Friday was the big day of the week. We were going to cook again and Klementina, Veerle, Reinder and I had decided that evening we were going to play Battleshots. It is similar to battleships except when your boat get’s hit you have to take a shot. It’s quite heavy going with 23 shots per side. Hence we had teamed up, but it was still going to be a lot. We had got some Sambucca and vodka in especially for the occasion. Even better it had been snowing all day so our plan was to play and then have a snowball fight and make snow angels afterwards. This is exactly what we did.

Veerle and Klementina were ahead at the beginning, hitting four of our boats in quick succession,  though in the end we won as they could not find our two boat. Off into the -18 degrees night we went where we fell about in the snow and made some perfect snow angels. However we had decided to finish off the rest of the vodka too and as we still weren’t really feeling the effects added a bottle of beer. This did not agree and one of us had an accident by the bar and had to go to bed where they promptly made more mess as I looked after them. So it was an experience and one I’m not sure we will repeat – if we do perhaps without finishing the vodka and extra beer.

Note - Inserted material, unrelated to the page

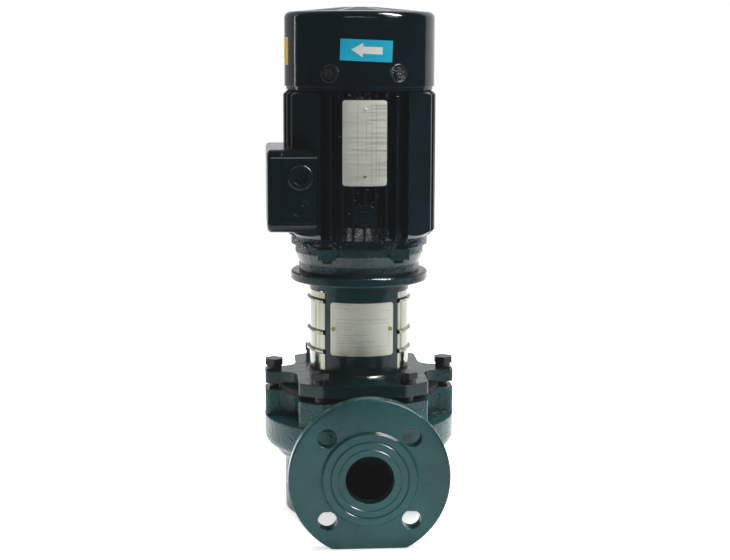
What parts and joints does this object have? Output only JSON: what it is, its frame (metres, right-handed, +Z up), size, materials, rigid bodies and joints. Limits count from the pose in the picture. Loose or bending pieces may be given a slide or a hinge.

The Sambucca after 20 minutes

In the morning we we’re a little delicate and Klementina’s couch surfer friend was over for the weekend, but I was boring and spent most of the weekend reading – got to love UCU! The chapter on Marx for sociology took a particularly long time to get through, i.e. most of Saturday. Luckily there is still snow on the ground so UCU has been transformed and looks beautiful. Plus the UK only had some yesterday and none fell in Exeter, so well done the Netherlands!